In today’s digitally connected world, light sensors play a vital role in bridging the gap between the physical and electronic worlds. These sensors detect and respond to light, converting light intensity into electrical signals that machines can process. Whether used in smartphones to adjust screen brightness or in agriculture to optimize plant growth, light sensors are integral to numerous modern applications.
This article offers a comprehensive overview of light sensors—how they work, the various types available, their characteristics, and how they are revolutionizing industries like automation, smart lighting, environmental monitoring, and beyond.
1. What is a Light Sensor?
A light sensor (or photodetector) is an electronic device that measures light intensity and responds to it. Light sensors convert variations in light intensity into corresponding electrical signals.
1.1 Working Principle
Most light sensors work by:
- Detecting photons (light particles)
- Converting light energy into electrical energy
- Sending an analog or digital signal to a processing unit
1.2 Measured Parameter
- The primary unit of measurement is lux, which quantifies illuminance (lumens per square meter).
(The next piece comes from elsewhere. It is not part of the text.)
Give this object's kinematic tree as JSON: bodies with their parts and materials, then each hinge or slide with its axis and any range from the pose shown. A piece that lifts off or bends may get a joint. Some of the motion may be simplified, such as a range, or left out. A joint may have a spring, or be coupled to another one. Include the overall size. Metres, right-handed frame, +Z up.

- Some sensors also measure irradiance, spectral composition, or Photosynthetically Active Radiation (PAR).
2. Types of Light Sensors
Light sensors vary in design and application. The most common types include:
2.1 Photodiodes
- Semiconductor devices that generate current when exposed to light.
- Fast response time.
- Widely used in optical communication and scientific instrumentation.
2.2 Phototransistors
- Like photodiodes but with amplification.
- More sensitive to light.
- Common in light switches and IR receivers.
2.3 Photoresistors (LDR – Light Dependent Resistors)
- Resistance changes based on light intensity.
- Simple and inexpensive.
- Ideal for basic light detection tasks (e.g., night lights, garden lamps).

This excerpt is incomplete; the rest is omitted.